Письмо второе
Тысяча извинений, дорогая Пегги, за то, что так долго не отвечала на твое теплое письмо. Поверь, я ответила бы на него гораздо быстрее, если бы последний месяц не была настолько занята приготовлениями к свадьбе сестры, что ни на тебя, ни на себя времени у меня совершенно не оставалось. Самое обидное при этом, что свадьба, увы, расстроилась и все мои труды потрачены впустую. Можешь представить мое разочарование: я трудилась без устали дни и ночи напролет, чтобы приготовить свадебный ужин ко времени; наготовила столько жареной говядины и телятины, столько тушеной баранины, что молодоженам хватило бы на весь медовый месяц; и тут, к ужасу своему, я вдруг узнаю, что жарила и парила я совершенно зря, что напрасно убивала время и убивалась сама. В самом деле, моя дорогая, что-то не припомню, чтобы я испытывала досаду, равную той, какую ощутила в прошлый понедельник, когда сестра, белая как полотно, вбежала в кладовую, где я находилась, и сообщила мне, что Генри упал с лошади, ударился головой, и врач считает, что долго он не протянет.
«Господи помилуй! — вскричала я. — Не может быть! Что же теперь будет со всем съестным, что я наготовила?! Мы и за год этого не съедим! А впрочем, пригласим доктора — он нам поможет. Я справлюсь с филейной частью, матушка доест суп, а уж вам с доктором придется подъесть все остальное».
Тут я вынуждена была замолчать, ибо увидела, что сестра упала без чувств на сундук, тот самый, где у нас хранятся скатерти. Немедля ни минуты, я позвала матушку и горничных, и спустя некоторое время нам удалось совместными усилиями привести ее в чувство. Стоило сестре прийти в себя, как она изъявила желание сию же минуту бежать к Генри, и решимость ее была столь велика, что нам лишь с величайшим трудом удалось ее отговорить.
Наконец, скорее силой, нежели уговорами, мы убедили ее пойти к себе в комнату, уложили ее, и несколько часов она металась по постели в горячечном бреду.

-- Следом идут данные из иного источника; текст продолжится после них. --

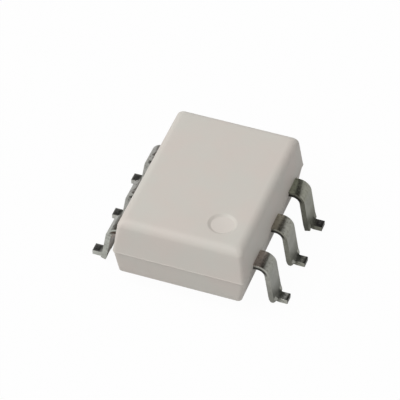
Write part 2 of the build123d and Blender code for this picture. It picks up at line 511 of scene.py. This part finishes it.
def lead_zones(tree, name):
    """Where a point lies on a lead, in millimetres, and masks of the lead's faces and foot."""
    place = millimetres(tree)
    x, y, z = split(tree, place)
    out = maths(tree, "ABSOLUTE", x)
    outward = 1 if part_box(name)[1].x > 0 else -1
    along = maths(tree, "SUBTRACT", y, pin_row[name] / MM)
    normal_x, normal_y, normal_z = split(tree, face_normal(tree))
    turned_in = maths(tree, "SUBTRACT", times(tree, normal_x, -outward), normal_z)
    top = spread(tree, normal_z, *top_facing)
    foot = spread(tree, out, *foot_begins_out)
    return Zones(
        place=place,
        z=z,
        out=out,
        outward=outward,
        along=along,
        across=maths(tree, "ABSOLUTE", along),
        facing_up=normal_z,
        side=spread(tree, maths(tree, "ABSOLUTE", normal_y), *side_facing),
        top=top,
        inner=spread(tree, turned_in, *in_facing),
        foot_top=times(tree, foot, top),
        off_foot=rest_of(tree, foot),
    )


def lead_grain(tree, place):
    """Streaks drawn along the strip, blotches, spots, crackle of stretched plate, and mottle."""
    drawn = (0.25, 3.0, 0.25)
    stretched = (3.0, 0.8, 1.0)
    return Grain(
        draw=noise_value(tree, place, per_mm=9, detail=3.0, roughness=0.6, stretch=drawn),
        blotch=noise_value(tree, place, per_mm=2.4),
        spots=noise_value(tree, place, per_mm=7.5),
        crackle=noise_value(tree, place, per_mm=11, detail=3.0, roughness=0.65, stretch=stretched),
        mottle=noise_value(tree, place, per_mm=9.0, detail=3.0, roughness=0.6),
    )


def face_tones(tree, zones, grain, finish):
    """The plate's tone on each kind of face, partly painted light, streaked, and darker down the
    blade.
    """
    root = times(tree, spread(tree, zones.out, *root_ends_out, 1.0, 0.0), zones.top)
    colour = mix_colour(tree, zones.side, finish.blade, finish.side)
    colour = mix_colour(tree, zones.inner, colour, finish.inner)
    colour = mix_colour(tree, root, colour, finish.root)
    colour = mix_colour(tree, zones.foot_top, colour, finish.foot)

    streaks = spread(tree, grain.draw, 0.25, 0.75, 0.84, 1.16)
    blotches = spread(tree, grain.blotch, *noise_core, 0.93, 1.07)
    blade_level = spread(tree, zones.z, *blade_pales_up, 0.72, 0.86)
    bend_level = spread(tree, zones.z, *bend_pales_up, 0.0, 0.18)
    level = maths(tree, "ADD", blade_level, bend_level)
    faded = mix_value(tree, times(tree, zones.off_foot, finish.fade), 1.0, level)
    foot_mottle = spread(tree, grain.mottle, 0.35, 0.65, 0.55, 1.5)
    mottled = mix_value(tree, zones.foot_top, 1.0, foot_mottle)
    return scaled(tree, colour, times(tree, streaks, blotches, faded, mottled))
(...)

Все это время мы с матушкой просидели у ее изголовья и в минуты временного затишья предавались отчаянью из-за напрасно потраченных сил и скопившегося съестного и обдумывали, как бы с этими запасами поскорей управиться. Мы договорились, что начать их поглощать необходимо немедленно, без отлагательств, и тут же распорядились подать нам прямо сюда, в комнату сестры, холодные окорока и птицу, каковые принялись уписывать с необычайным рвением. Мы попробовали уговорить и Элоизу съесть хотя бы крылышко цыпленка, однако сестра об этом даже слышать не хотела. Между тем она стала гораздо спокойнее: горячечный бред и судороги прекратились, сменившись почти полным бесчувствием. Чего только мы не делали, чтобы привести ее в сознание! Все было напрасно. И тогда я заговорила с ней о Генри.«Дорогая Элоиза, — начала я, — охота тебе убиваться из-за таких пустяков. — (Чтобы ее утешить, я сделала вид, что не придаю случившемуся особого значения. ) — Прошу тебя, не думай о том, что произошло. Видишь, даже я ничуть не раздосадована — а ведь больше всего досталось именно мне: теперь мне не только придется съесть все, что я наготовила, но и, если только Генри поправится (на что, впрочем, надежды мало), начинать жарить и парить сызнова. Если же он умрет (что, скорее всего, и произойдет), мне так или иначе придется готовить свадебный ужин, ведь когда-нибудь ты все равно выйдешь замуж. А потому, даже если сейчас тебе тяжко думать о страданиях Генри, он, надо надеяться, скоро умрет, муки его прекратятся, и тебе полегчает — мои же невзгоды продлятся гораздо дольше, ибо, как бы много я ни ела, меньше чем за две недели очистить кладовую мне все равно не удастся».